_EXERCISE AIM_
Set down, exactly as written, only the lines starting with the one that holds "Reconstruct the object" and ending with the one that holds "shoulder_y=90.7, neck=18.0, lobe=62.5)".

_PROVIDED RECORDS_
──────────

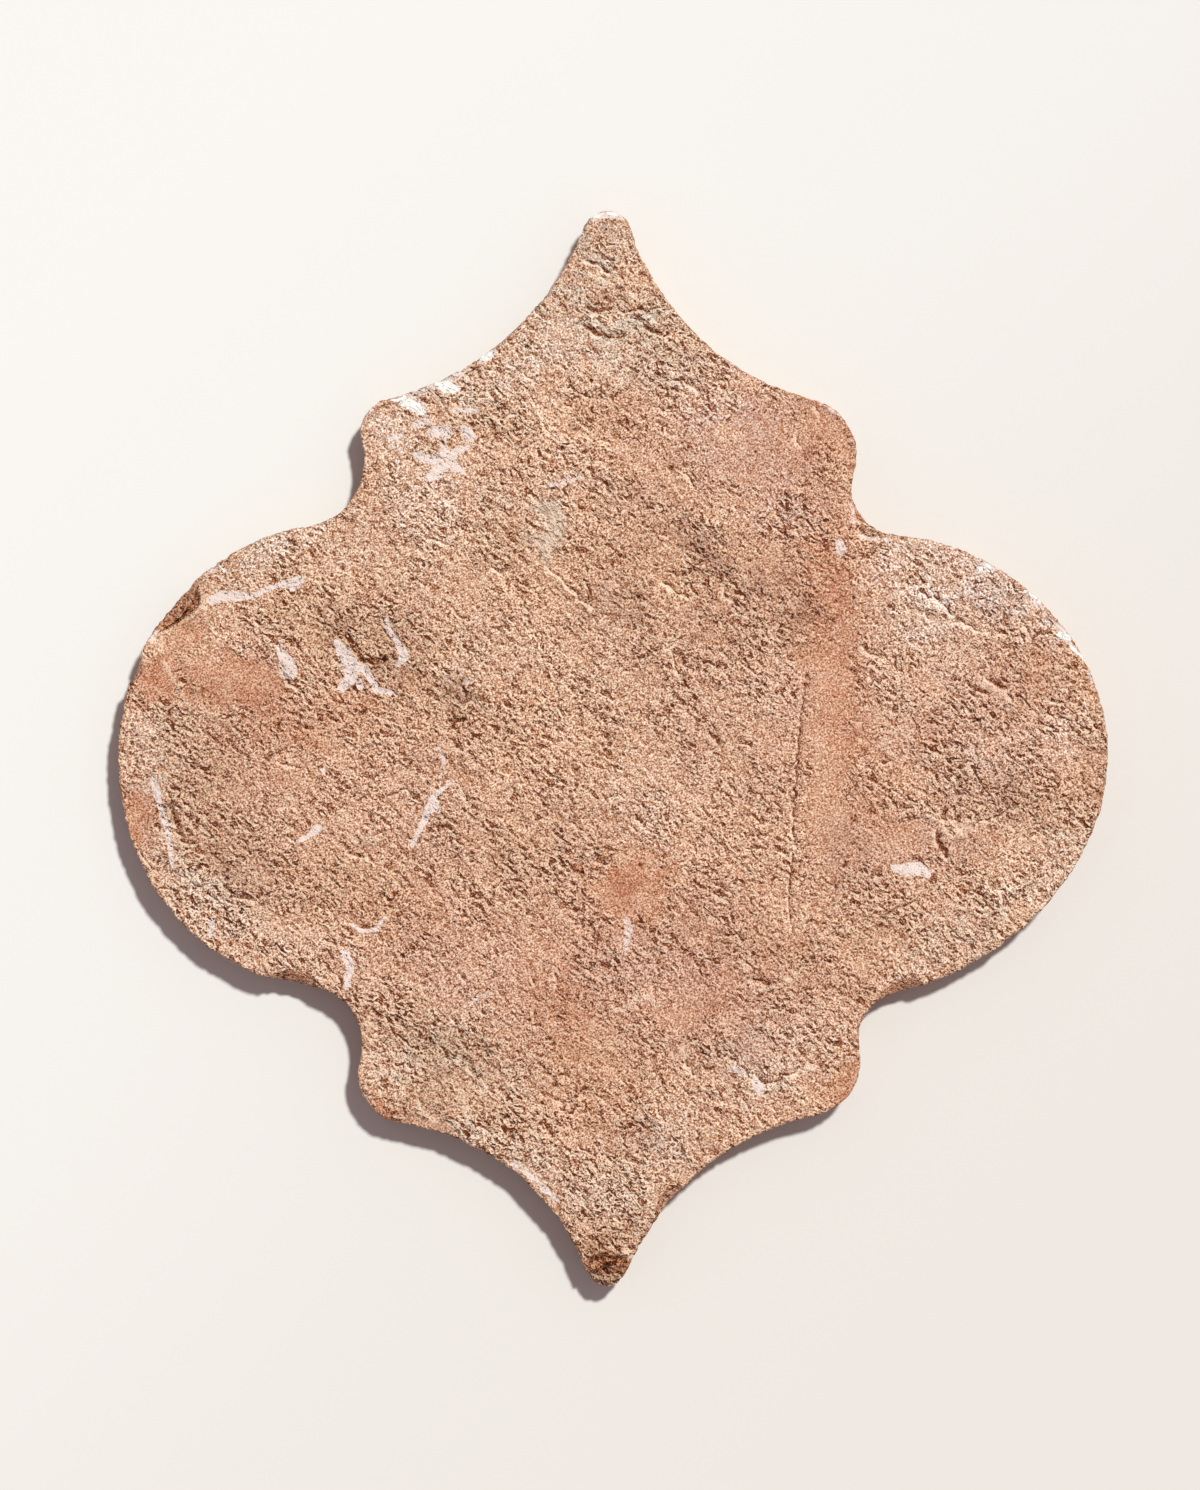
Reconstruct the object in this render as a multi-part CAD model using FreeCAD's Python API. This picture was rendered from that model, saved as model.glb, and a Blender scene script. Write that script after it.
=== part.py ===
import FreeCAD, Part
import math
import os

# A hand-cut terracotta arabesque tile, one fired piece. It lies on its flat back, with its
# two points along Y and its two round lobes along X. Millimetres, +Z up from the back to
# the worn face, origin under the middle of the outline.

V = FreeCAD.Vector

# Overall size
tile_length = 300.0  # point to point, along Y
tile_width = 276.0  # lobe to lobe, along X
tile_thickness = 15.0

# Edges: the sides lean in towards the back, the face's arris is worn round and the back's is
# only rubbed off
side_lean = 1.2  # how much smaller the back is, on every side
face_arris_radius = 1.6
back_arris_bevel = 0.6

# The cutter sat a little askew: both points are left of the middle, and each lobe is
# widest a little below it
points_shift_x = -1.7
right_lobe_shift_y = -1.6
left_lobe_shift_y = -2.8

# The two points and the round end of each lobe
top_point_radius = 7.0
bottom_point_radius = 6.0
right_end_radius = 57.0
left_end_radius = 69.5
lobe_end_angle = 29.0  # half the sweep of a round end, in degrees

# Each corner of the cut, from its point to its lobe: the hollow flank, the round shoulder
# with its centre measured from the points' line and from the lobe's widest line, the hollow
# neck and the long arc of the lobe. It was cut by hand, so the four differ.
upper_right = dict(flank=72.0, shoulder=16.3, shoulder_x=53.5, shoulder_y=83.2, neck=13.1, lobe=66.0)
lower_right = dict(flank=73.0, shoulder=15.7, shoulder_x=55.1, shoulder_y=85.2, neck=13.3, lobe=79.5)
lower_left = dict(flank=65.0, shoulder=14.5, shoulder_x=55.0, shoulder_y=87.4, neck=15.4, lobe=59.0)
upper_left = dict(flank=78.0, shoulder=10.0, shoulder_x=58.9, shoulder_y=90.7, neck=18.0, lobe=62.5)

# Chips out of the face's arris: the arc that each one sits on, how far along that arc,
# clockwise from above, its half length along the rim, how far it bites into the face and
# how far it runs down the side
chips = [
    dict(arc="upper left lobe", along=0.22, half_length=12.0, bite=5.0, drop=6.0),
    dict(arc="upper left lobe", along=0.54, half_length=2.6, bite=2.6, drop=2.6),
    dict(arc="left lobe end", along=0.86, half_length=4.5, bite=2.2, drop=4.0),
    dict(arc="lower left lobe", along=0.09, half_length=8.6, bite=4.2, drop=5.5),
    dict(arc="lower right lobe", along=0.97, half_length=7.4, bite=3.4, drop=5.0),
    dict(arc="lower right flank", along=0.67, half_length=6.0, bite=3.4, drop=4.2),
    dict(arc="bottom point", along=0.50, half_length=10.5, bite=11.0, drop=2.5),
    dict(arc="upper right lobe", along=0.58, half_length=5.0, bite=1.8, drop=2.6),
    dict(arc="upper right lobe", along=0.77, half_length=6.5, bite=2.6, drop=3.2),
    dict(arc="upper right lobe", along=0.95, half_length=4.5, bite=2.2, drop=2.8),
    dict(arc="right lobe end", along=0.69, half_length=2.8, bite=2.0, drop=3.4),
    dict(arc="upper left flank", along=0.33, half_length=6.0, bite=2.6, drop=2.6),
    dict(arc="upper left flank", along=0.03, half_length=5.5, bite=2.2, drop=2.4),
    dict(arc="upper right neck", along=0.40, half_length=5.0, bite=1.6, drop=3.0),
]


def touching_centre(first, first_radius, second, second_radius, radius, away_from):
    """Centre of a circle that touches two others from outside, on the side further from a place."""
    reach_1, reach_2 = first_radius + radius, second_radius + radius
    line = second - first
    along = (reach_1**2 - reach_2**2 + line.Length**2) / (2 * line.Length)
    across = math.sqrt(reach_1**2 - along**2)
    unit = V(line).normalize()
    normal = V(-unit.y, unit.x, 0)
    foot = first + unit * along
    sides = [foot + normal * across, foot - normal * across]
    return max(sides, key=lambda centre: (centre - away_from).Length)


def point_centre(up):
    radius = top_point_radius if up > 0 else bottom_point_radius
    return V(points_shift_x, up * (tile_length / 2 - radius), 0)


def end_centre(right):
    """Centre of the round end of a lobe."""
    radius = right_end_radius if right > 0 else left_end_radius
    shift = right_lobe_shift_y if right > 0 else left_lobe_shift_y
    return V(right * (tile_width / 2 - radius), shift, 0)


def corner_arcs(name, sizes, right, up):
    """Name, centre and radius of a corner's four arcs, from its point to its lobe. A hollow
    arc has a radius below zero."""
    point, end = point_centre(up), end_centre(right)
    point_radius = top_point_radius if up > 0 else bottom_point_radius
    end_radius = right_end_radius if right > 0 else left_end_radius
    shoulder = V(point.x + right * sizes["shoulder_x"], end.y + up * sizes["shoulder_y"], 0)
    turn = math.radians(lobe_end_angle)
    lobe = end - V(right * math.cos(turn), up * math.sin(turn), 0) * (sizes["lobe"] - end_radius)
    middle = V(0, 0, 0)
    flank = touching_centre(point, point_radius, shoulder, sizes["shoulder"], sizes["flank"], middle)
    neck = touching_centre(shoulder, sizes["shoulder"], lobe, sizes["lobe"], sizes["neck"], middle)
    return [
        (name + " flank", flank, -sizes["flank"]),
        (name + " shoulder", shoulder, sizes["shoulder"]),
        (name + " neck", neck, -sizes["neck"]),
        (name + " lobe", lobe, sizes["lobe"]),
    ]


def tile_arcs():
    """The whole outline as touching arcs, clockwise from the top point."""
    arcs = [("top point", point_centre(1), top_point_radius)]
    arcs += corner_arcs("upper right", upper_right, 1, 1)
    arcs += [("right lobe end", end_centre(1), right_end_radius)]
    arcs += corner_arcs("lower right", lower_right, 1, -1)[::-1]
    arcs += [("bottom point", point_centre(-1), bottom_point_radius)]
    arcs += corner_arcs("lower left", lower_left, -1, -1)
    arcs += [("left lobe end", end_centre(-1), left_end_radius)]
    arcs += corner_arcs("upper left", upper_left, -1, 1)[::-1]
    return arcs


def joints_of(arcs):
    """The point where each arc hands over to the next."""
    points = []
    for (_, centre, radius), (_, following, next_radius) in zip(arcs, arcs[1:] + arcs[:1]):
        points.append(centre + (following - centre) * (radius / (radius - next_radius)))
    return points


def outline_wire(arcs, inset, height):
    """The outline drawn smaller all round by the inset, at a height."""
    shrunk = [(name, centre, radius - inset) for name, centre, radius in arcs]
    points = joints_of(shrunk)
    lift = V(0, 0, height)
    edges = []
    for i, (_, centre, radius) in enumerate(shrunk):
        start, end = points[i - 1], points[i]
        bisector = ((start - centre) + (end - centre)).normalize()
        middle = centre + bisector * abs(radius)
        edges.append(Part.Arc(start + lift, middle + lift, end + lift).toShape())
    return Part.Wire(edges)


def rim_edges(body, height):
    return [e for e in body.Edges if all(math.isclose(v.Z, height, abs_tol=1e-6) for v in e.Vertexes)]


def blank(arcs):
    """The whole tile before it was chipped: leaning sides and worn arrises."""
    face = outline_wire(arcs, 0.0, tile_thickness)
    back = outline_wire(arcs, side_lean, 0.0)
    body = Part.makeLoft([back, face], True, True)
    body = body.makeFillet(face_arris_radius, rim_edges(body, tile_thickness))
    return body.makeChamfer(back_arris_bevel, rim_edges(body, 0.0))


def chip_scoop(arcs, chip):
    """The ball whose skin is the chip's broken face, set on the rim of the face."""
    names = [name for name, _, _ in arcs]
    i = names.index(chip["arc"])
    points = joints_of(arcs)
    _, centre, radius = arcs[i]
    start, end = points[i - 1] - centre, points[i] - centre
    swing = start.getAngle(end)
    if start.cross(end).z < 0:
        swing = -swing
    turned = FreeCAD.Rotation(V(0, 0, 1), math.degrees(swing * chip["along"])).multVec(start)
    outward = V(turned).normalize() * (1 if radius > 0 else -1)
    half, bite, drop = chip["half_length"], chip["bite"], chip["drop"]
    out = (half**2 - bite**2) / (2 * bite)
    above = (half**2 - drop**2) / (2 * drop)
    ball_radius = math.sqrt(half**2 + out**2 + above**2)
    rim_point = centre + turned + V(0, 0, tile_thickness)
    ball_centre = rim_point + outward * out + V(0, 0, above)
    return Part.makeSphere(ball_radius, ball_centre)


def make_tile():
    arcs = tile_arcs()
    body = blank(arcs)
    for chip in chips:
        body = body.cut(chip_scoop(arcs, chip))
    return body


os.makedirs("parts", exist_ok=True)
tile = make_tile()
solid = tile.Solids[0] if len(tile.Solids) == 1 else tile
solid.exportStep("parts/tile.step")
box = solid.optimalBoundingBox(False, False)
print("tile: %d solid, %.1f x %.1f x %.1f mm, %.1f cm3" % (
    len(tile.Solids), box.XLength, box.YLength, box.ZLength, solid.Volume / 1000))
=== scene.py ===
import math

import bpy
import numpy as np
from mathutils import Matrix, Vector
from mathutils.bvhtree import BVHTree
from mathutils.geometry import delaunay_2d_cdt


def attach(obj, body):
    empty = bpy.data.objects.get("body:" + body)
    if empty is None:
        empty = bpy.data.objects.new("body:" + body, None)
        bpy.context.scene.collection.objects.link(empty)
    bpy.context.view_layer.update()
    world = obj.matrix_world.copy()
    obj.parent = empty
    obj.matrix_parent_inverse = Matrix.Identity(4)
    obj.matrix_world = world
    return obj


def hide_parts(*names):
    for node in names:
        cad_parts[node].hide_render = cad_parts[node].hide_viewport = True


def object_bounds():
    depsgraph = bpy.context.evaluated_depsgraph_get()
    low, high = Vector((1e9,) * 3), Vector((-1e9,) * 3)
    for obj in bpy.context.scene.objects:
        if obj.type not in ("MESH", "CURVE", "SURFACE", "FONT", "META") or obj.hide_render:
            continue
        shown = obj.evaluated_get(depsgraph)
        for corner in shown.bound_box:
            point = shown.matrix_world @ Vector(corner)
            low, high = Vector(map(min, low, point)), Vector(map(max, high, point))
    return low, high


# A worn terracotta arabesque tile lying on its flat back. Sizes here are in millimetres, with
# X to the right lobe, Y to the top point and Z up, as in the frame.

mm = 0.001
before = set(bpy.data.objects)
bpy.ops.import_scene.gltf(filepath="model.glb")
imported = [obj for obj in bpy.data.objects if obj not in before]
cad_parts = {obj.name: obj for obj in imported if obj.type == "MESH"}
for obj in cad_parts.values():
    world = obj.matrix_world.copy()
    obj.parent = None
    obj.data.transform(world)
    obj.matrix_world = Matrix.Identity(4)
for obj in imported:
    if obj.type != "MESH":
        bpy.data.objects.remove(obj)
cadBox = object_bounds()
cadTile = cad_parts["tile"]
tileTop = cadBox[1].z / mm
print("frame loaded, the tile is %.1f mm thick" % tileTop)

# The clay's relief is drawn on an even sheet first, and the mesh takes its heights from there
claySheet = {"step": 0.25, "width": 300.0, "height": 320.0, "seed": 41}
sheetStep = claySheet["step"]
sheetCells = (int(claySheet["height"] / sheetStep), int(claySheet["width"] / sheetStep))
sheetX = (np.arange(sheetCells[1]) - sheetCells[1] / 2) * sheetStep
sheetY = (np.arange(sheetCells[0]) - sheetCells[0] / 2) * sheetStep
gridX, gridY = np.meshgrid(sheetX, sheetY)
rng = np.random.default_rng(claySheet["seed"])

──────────

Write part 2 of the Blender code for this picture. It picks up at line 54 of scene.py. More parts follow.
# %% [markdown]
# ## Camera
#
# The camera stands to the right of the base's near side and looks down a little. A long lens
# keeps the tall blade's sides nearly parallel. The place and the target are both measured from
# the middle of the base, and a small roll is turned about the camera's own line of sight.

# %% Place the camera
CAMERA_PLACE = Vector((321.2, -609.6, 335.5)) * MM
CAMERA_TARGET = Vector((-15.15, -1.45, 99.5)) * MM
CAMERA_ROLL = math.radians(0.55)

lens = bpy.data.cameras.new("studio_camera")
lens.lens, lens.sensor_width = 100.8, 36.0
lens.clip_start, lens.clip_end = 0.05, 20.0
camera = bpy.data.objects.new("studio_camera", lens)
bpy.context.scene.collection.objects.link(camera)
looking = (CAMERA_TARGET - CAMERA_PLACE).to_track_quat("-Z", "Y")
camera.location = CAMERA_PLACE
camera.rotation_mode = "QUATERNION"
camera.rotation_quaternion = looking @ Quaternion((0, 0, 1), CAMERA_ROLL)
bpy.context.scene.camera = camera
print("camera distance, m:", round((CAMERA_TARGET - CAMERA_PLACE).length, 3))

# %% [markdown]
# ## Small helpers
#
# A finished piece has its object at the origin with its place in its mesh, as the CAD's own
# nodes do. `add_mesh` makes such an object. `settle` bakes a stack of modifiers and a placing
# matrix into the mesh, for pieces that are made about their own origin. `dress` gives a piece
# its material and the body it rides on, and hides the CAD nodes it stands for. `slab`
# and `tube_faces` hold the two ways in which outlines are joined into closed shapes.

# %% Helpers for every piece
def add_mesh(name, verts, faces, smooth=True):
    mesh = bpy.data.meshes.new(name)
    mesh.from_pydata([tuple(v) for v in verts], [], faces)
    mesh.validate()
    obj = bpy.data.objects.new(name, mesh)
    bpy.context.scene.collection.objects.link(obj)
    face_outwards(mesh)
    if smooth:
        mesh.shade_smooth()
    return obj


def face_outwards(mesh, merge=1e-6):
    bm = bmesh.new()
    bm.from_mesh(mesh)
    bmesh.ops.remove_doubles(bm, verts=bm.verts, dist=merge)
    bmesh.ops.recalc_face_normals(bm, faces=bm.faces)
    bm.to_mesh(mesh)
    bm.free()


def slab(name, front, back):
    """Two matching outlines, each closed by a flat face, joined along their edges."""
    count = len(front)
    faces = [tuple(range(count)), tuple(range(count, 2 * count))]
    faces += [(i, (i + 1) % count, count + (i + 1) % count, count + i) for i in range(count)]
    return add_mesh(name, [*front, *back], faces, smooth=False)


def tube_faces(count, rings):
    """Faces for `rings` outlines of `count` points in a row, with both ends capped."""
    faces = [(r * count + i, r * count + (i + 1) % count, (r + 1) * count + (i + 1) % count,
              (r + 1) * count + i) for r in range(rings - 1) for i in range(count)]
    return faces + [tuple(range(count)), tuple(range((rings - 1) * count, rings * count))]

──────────

_FULL ANSWER_
Reconstruct the object in this render as a multi-part CAD model using FreeCAD's Python API. This picture was rendered from that model, saved as model.glb, and a Blender scene script. Write that script after it.
=== part.py ===
import FreeCAD, Part
import math
import os

# A hand-cut terracotta arabesque tile, one fired piece. It lies on its flat back, with its
# two points along Y and its two round lobes along X. Millimetres, +Z up from the back to
# the worn face, origin under the middle of the outline.

V = FreeCAD.Vector

# Overall size
tile_length = 300.0  # point to point, along Y
tile_width = 276.0  # lobe to lobe, along X
tile_thickness = 15.0

# Edges: the sides lean in towards the back, the face's arris is worn round and the back's is
# only rubbed off
side_lean = 1.2  # how much smaller the back is, on every side
face_arris_radius = 1.6
back_arris_bevel = 0.6

# The cutter sat a little askew: both points are left of the middle, and each lobe is
# widest a little below it
points_shift_x = -1.7
right_lobe_shift_y = -1.6
left_lobe_shift_y = -2.8

# The two points and the round end of each lobe
top_point_radius = 7.0
bottom_point_radius = 6.0
right_end_radius = 57.0
left_end_radius = 69.5
lobe_end_angle = 29.0  # half the sweep of a round end, in degrees

# Each corner of the cut, from its point to its lobe: the hollow flank, the round shoulder
# with its centre measured from the points' line and from the lobe's widest line, the hollow
# neck and the long arc of the lobe. It was cut by hand, so the four differ.
upper_right = dict(flank=72.0, shoulder=16.3, shoulder_x=53.5, shoulder_y=83.2, neck=13.1, lobe=66.0)
lower_right = dict(flank=73.0, shoulder=15.7, shoulder_x=55.1, shoulder_y=85.2, neck=13.3, lobe=79.5)
lower_left = dict(flank=65.0, shoulder=14.5, shoulder_x=55.0, shoulder_y=87.4, neck=15.4, lobe=59.0)
upper_left = dict(flank=78.0, shoulder=10.0, shoulder_x=58.9, shoulder_y=90.7, neck=18.0, lobe=62.5)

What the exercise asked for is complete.